O Exército continuou a exercer forte pressão junto aos moradores locais no sul do Pará. Essa ação de repressão foi denominada “Operação Anjos da Guarda”, para monitoramento aos ex-colaboradores do Exército no Araguaia. Na cidade de Marabá era mantido um escritório que se passava como centro de elaboração e distribuição de notícias. Seria uma falsa agência de notícias.

Dentre os vários documentos apreendidos nesse local há um que revelou os principais alvos do Exército na Operação Anjo da Guarda: “Apoio junto ao CIE (Centro de Inteligência do Exército) referente à aprovação das operações Anjo da Guarda (desmobilização dos ex-guias do Araguaia), Castanheira (crime organizado e madeireiras) e Gaviões (ONGs e índios)”.

Essa ação de intimidação desenvolvida pelos agentes militares foi descoberta pelo Ministério Público Federal no início da década de 2000. Tal constatação se transformou numa ação civil pública assinada pelo promotor Marlon Weichert, encaminhada ao juiz federal da Subseção Judiciária de Marabá (PA) em 8 de agosto de 2001.

Essa fiscalização de intimidação sobre os moradores das cidades localizadas na região onde se desenvolveu a guerrilha no Araguaia já era uma constatação feita por pesquisadores e por familiares dos desaparecidos desde os anos 1990, quando começaram a ser realizadas expedições nessas localidades. Foram expedições realizadas pela Comissão Especial sobre Mortos e Desaparecidos Políticos e pela Comissão de Mortos e Desaparecidos na Guerrilha do Araguaia.

Depois das movimentações, das ações civis abertas pelos Procuradores da República e solicitações junto aos órgãos federais, essas ações de intimidação diminuíram ou ficaram mais sofisticadas, sem denotação de repressão e contrainformação. Pelo menos aparentemente.

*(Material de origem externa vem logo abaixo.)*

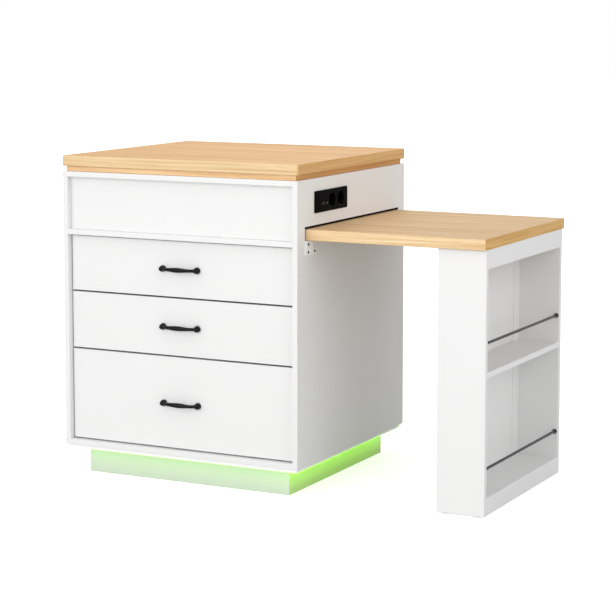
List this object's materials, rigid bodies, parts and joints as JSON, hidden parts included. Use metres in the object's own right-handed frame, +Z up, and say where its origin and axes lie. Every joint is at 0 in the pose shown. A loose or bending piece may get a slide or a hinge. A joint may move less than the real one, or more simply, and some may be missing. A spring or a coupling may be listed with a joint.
{
  "type": "kitchen island unit",
  "caption": "White kitchen island with wooden top, drawers over a lit plinth, side sockets, and a wooden dining board that slides out on an open storage rack.",
  "frame": {"origin": "centre of the whole footprint, on the floor, with the dining board pulled out", "axes": "+X from the cabinet towards the rack, +Y from the drawer fronts towards the back, +Z up"},
  "size_m": [1.274, 0.711, 0.92],
  "materials": {
    "white_board": "satin white lacquer on board",
    "light_wood": "satin light oak decor, fine straight grain along X",
    "drawer_board": "matt white foil on board",
    "black_handle": "matt black powder coat",
    "slide_steel": "zinc plated",
    "screws": "dark zinc",
    "rod_chrome": "polished",
    "socket_black": "semi gloss black",
    "black_plastic": "matt black",
    "light_strip": "lit diffuser",
    "white_metal": "white powder coat",
    "glide_plastic": "matt"
  },
  "bodies": {
    "cabinet": {"worktop_slab": "light_wood", "worktop_inset_slab": "light_wood", "carcass_top_panel": "white_board", "left_side_panel": "white_board", "right_front_strip": "white_board", "right_side_panel": "white_board", "slot_seal": "black_plastic", "partition_shelf": "white_board", "bottom_panel": "white_board", "back_panel": "white_board", "false_front_panel": "white_board", "plinth_boards": "white_board", "led_strip": "light_strip", "led_driver": "black_plastic", "socket_faceplate": "socket_black", "socket_back_box": "black_plastic", "socket_inserts": "socket_black", "usb_module": "socket_black", "slot_brackets": "white_metal", "slot_bracket_screws": "screws", "guide_battens": "drawer_board", "cabinet_slide_members": "slide_steel", "cable_grommet": "black_plastic"},
    "extension": {"extension_board": "light_wood", "extension_stop_batten": "drawer_board", "rack_front_panel": "white_board", "rack_rear_panel": "white_board", "rack_inner_panel": "white_board", "rack_inner_stiles": "white_board", "rack_top_rail": "white_board", "rack_kick_rail": "white_board", "rack_middle_shelf": "white_board", "rack_bottom_shelf": "white_board", "rack_guard_rods": "rod_chrome", "rack_rod_flanges": "rod_chrome", "rack_glides": "glide_plastic"},
    "drawer_1": {"drawer_1_front": "white_board", "drawer_1_sides": "drawer_board", "drawer_1_back": "drawer_board", "drawer_1_bottom": "drawer_board", "drawer_1_handle": "black_handle", "drawer_1_handle_screws": "screws", "drawer_1_slide_members": "slide_steel"},
    "drawer_1_slides": {"drawer_1_mid_members": "slide_steel"},
    "drawer_2": {"drawer_2_front": "white_board", "drawer_2_sides": "drawer_board", "drawer_2_back": "drawer_board", "drawer_2_bottom": "drawer_board", "drawer_2_handle": "black_handle", "drawer_2_handle_screws": "screws", "drawer_2_slide_members": "slide_steel"},
    "drawer_2_slides": {"drawer_2_mid_members": "slide_steel"},
    "drawer_3": {"drawer_3_front": "white_board", "drawer_3_sides": "drawer_board", "drawer_3_back": "drawer_board", "drawer_3_bottom": "drawer_board", "drawer_3_handle": "black_handle", "drawer_3_handle_screws": "screws", "drawer_3_slide_members": "slide_steel"},
    "drawer_3_slides": {"drawer_3_mid_members": "slide_steel"}
  },
  "joints": [
    {"name": "extension_slide", "type": "slide", "parent": "cabinet", "child": "extension", "axis": [1, 0, 0], "range_m": [-0.376, 0]},
    {"name": "drawer_1_slide", "type": "slide", "parent": "cabinet", "child": "drawer_1", "axis": [0, -1, 0], "range_m": [0, 0.45]},
    {"name": "drawer_1_slides_slide", "type": "slide", "parent": "cabinet", "child": "drawer_1_slides", "axis": [0, -1, 0], "range_m": [0, 0.225]},
    {"name": "drawer_2_slide", "type": "slide", "parent": "cabinet", "child": "drawer_2", "axis": [0, -1, 0], "range_m": [0, 0.45]},
    {"name": "drawer_2_slides_slide", "type": "slide", "parent": "cabinet", "child": "drawer_2_slides", "axis": [0, -1, 0], "range_m": [0, 0.225]},
    {"name": "drawer_3_slide", "type": "slide", "parent": "cabinet", "child": "drawer_3", "axis": [0, -1, 0], "range_m": [0, 0.45]},
    {"name": "drawer_3_slides_slide", "type": "slide", "parent": "cabinet", "child": "drawer_3_slides", "axis": [0, -1, 0], "range_m": [0, 0.225]}
  ],
  "couplings": [
    {"joint": "drawer_1_slides_slide", "follows": "drawer_1_slide", "ratio": 0.5},
    {"joint": "drawer_2_slides_slide", "follows": "drawer_2_slide", "ratio": 0.5},
    {"joint": "drawer_3_slides_slide", "follows": "drawer_3_slide", "ratio": 0.5}
  ]
}
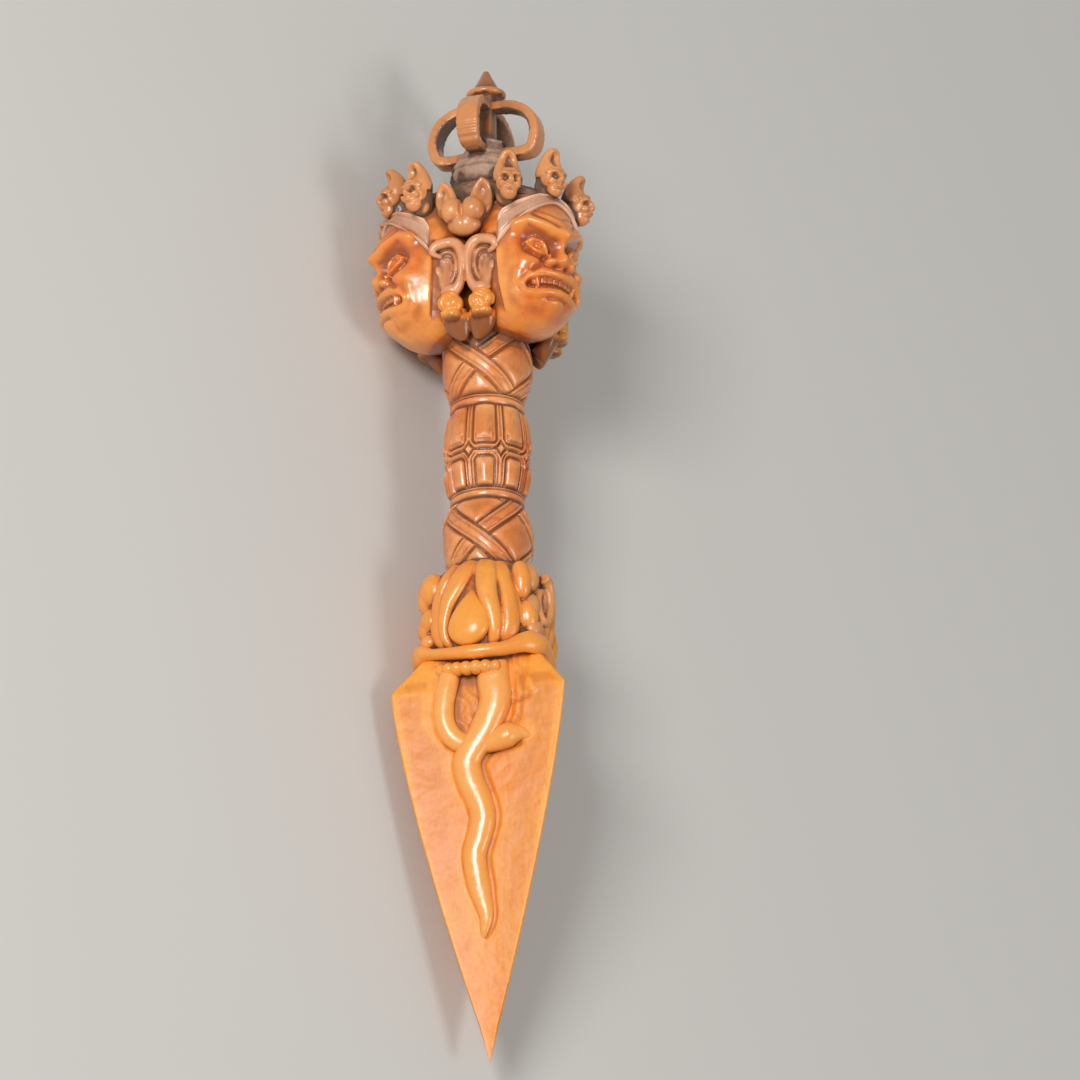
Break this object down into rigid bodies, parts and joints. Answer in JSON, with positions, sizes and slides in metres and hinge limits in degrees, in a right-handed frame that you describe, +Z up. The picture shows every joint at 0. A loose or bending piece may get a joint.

Um dos objetivos do Exército em manter a “mão pesada” sobre os moradores locais é dar continuidade ao caráter secreto com que se desenvolveram as ações de repressão à guerrilha do Araguaia e o silêncio dos vários personagens envolvidos e sobreviventes.

O sigilo com que o Exército protegeu suas operações no Araguaia tinha o propósito de negar aos adversários do regime “o reconhecimento de que efetivos das forças armadas estavam sendo empregados num problema de defesa interna dessa natureza”.